>> BEGIN Source data

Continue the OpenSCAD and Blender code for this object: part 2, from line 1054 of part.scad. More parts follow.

>> END Source data
>> BEGIN Source data

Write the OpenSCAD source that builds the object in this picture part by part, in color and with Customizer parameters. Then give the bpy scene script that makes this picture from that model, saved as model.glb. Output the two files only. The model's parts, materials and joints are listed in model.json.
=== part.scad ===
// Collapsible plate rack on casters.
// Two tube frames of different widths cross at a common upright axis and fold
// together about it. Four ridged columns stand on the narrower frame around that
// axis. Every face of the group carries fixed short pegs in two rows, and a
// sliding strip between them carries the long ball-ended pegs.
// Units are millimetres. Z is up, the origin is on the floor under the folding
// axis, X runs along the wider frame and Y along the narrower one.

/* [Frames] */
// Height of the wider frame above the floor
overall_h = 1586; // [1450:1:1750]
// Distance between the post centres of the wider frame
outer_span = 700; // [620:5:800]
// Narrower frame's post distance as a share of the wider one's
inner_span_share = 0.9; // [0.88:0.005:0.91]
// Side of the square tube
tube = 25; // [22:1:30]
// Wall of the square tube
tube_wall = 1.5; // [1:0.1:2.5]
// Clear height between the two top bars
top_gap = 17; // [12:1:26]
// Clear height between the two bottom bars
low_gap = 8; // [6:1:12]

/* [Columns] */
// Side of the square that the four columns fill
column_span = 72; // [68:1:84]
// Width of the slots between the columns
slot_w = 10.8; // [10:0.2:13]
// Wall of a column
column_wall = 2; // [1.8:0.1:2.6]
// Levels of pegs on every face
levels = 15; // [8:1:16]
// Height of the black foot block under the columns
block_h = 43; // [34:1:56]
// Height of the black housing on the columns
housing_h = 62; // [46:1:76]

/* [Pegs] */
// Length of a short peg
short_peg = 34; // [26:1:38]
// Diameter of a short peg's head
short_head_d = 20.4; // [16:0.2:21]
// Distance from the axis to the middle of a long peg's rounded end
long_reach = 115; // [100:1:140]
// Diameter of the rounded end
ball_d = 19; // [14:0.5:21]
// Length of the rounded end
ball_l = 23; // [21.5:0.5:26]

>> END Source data

◆ **Exercise details**: Every line of the records that includes the word "parts" should be gathered.

◆ **Answer to the problem**:
Continue the OpenSCAD and Blender code for this object: part 2, from line 1054 of part.scad. More parts follow.
Write the OpenSCAD source that builds the object in this picture part by part, in color and with Customizer parameters. Then give the bpy scene script that makes this picture from that model, saved as model.glb. Output the two files only. The model's parts, materials and joints are listed in model.json.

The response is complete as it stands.